I wondered whether the Ideational stage represented a form of sacred order that perhaps was abstract and symbolic, yet nevertheless gave people a sense of faith and of the world and/or reality as belonging to an integrated cosmic order. The Sensate stage, on the other hand, was embedded deep into an empirical order – deep materialism – that was highly rational and segregated in its vision. And at the same time, it was highly attracted to the senses and of sensual desires. In other words, it displayed, and promoted, hedonistic behaviour as part of its faithless belief in the sole reality of material existence. And this third ‘swing state’ of the Idealistic would be a synthesis of the other two. That is, a time of conscious and deeply material development and advancement yet within a grander sacred, cosmological order. Sorokin believed that western culture, at least, was breaking down from its current Sensate stage and transitioning into the Idealistic. This would thus display a heightened form of materialism as this stage had passed its peak, alongside a breakdown within the social order – as we may very well be seeing at the present time. This brings me to consider that what may currently be underway is a phase change in our cultural mentality, and thus also within our socio-cultural order.

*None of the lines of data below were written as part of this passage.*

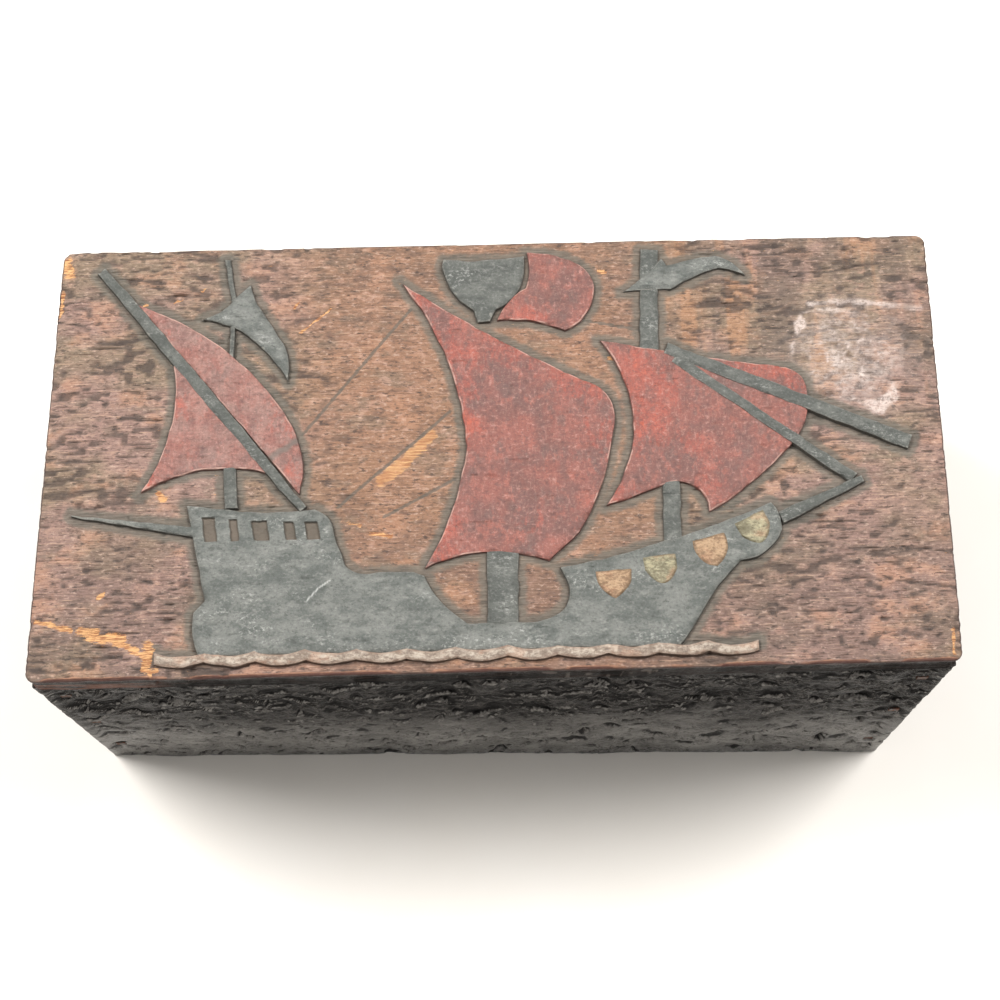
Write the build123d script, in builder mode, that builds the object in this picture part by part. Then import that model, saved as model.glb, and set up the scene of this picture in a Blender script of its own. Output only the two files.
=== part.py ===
from build123d import *
from math import hypot, sin
import os

# Wooden ditty box: four nailed walls round a bottom board, under a carved lid on two
# butt hinges. X runs along the front, -Y is the front, +Z is up, and the origin is the
# middle of the underside, level with the surface that the box stands on. Millimetres.

os.makedirs("parts", exist_ok=True)

# ---- The box ----
box_width = 255.0  # along the front
box_depth = 129.9  # front face to back face
body_height = 108.5  # underside to the seam below the lid
lid_thickness = 9.0  # to the ground of the carving
wall_thickness = 11.0
floor_thickness = 8.0
plan_skew = 3.0  # the back stands this far to the right of the front
front_wind = 2.5  # the foot of the hewn front leans in at the left, and out at the right
lid_arris = 0.8  # worn round along the lid's top edges

# ---- The hewn front: facets that the adze left ----
facet_columns = 16
facet_rows = 7
adze_depth = 2.2  # deepest cut below the front's plane
margin_width = 5.0  # shallower facets at the ends, round the nails
margin_depth = 0.7
corner_depth = 0.5  # worn away down the corners
rim_depth = 0.5  # worn away along the top and the foot

# ---- The carving: how high each thing stands over the ground ----
hull_relief = 1.4
sail_relief = 1.2
mast_relief = 0.9
spar_relief = 1.7
nest_relief = 1.5
pennant_relief = 1.1
shield_relief = 1.9
wave_relief = 1.6
window_recess = 0.8  # below the hull's own face
rigging_width = 0.7
rigging_depth = 0.5  # cut below the ground
carved_slope = 15.0  # degrees that the cut walls lean in
carving_y = -0.7  # the middle of the drawing, just in front of the middle of the lid

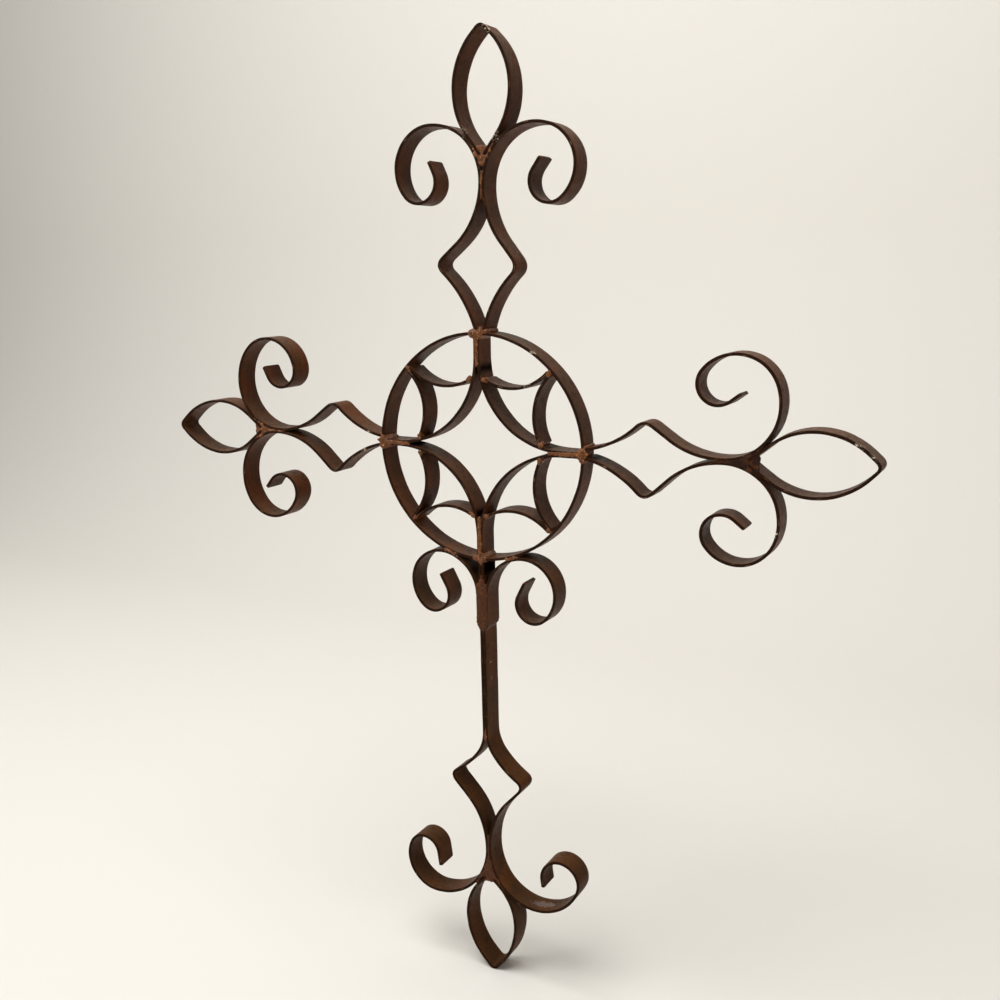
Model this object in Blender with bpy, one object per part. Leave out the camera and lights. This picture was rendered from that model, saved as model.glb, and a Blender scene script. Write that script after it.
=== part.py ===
"""Wrought iron cross of bent and welded flat bar.

A ring carries four arms. Each arm is a mirrored pair of bars that bow apart
into an open diamond, meet at a neck and curl away into scrolls, with a folded
leaf seated between them. Inside the ring, four star arcs and four folded
petals fill the quarters. Two small scrolls brace the stem under the ring.

Metres, +Z up. The front faces -Y and the back edges of all bars lie on
Y = 0. The origin is at the fold of the top leaf, by which the
cross hangs. Routes are lists of (x, z) points along the middle of a bar, seen
from the front, measured from the ring's centre, with their arm pointing up.
"""

import math

import bmesh
import bpy
from mathutils import Matrix, Vector

# Flat bar that every piece is bent from
STRAP_WIDTH = 0.0200
STRAP_THICKNESS = 0.0023
# Hairline left between two pieces that are welded together
WELD_GAP = 0.0003

# Ring, to the middle of the bar
RING_RADIUS = 0.090
RING_STEPS = 72

# Star arcs: each runs straight beside its neighbour before it curves away
STAR_TAIL = 0.0158

# Petals: folded at the ring, welded to the star arc this far round its curve
PETAL_FOLD_RADIUS = 0.0015
PETAL_WELD_ANGLE = math.radians(15.0)
# The folds sit a little off the diagonals, clockwise from the upper right
PETAL_SHIFTS = {
    "upper_right": math.radians(0.7),
    "lower_right": math.radians(-0.6),
    "lower_left": math.radians(0.0),
    "upper_left": math.radians(-0.8),
}

# Open diamond of the top, left and right arms
DIAMOND_RISE = 0.0497
DIAMOND_FALL = 0.0601
DIAMOND_SPREAD = 0.0022
DIAMOND_BOW = 0.0047
# Open diamond at the foot of the stem
STEM_LENGTH = 0.1572
FOOT_DIAMOND_RISE = 0.0334
FOOT_DIAMOND_FALL = 0.0614
FOOT_DIAMOND_BOW = 0.0040
# Shared by all diamonds: the straight flank between the corner and the neck's bend
DIAMOND_FLANK = 0.0239
NECK_LENGTH = 0.001
CORNER_REACH = 0.0090

# Scrolls: radius and turn of the flare, the crown and the curl, then a straight
SCROLL_FLARE = (0.0413, math.radians(104.0))
SCROLL_CROWN = (0.0317, math.radians(124.5))
SCROLL_CURL = (0.0154, math.radians(165.0))
SCROLL_TAIL = 0.0096
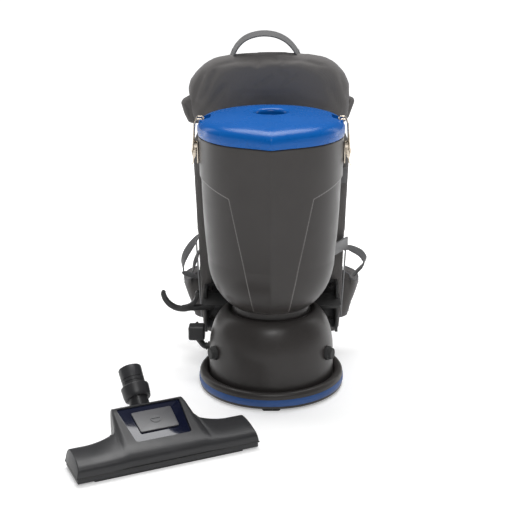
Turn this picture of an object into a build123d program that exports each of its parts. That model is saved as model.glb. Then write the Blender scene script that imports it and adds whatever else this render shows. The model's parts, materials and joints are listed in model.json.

And what is required at such times of a phase change is metanoia.

 

The term ‘metanoia’ comes from the Greek word meta-noein, which literally means ‘beyond nous,’ or to think beyond (the religious term ‘repentance’ is also derived from the form of metanoia although its interpretation is somewhat different). To ‘think beyond’ implies a shift in consciousness (our thinking patterns) by embracing thoughts beyond present limitations or current thought patterns. In other words, what we now need is a radical change of our worldview – both physical and metaphysical. Furthermore, we are required now, more than ever, to have reasons to have meaning in the world as well as beyond.

 

To summarise my talk, I discussed that in order to heal the ‘Wounded Mind’ it was paramount that individually and collectively we embraced (or at least sought) for a sense of meaning, purpose, and connection within our physical reality as well as beyond it. That is, to bring together a physical and metaphysical worldview and perspective into an integrated whole rather than living as if separated from the greater cosmological totality. The evolving mind behaves as within a collective ecology and not in a binary relationship. As such, an evolving mind is a relational mind, for which relationships and relationality are primary. This is contrary to the burgeoning transhumanist view which sees the mind (human consciousness) as purely a by-product of the brain’s functioning and, as such, may one day be uploaded into cloud computing governed by artificial intelligences (AI). This, for me, is an anti-human trajectory and completely ignores the future developmental capacities of the human being, as well as ignoring the incredible potential of the biological human body. This transhumanist anti-human perspective is indicative of the collapsing epoch of the Sensate age with its emphasis upon materiality and hedonistic pursuits. And in this, it is aligning with the path of the dinosaurs. In comparison, the continually evolving human being, which is also a human becoming, shall further develop its latent capacities and reach for transcendental connection with its cosmological foundations. The future is yet to be realized. And for me, it shall be a human-centric future, or it shall not be.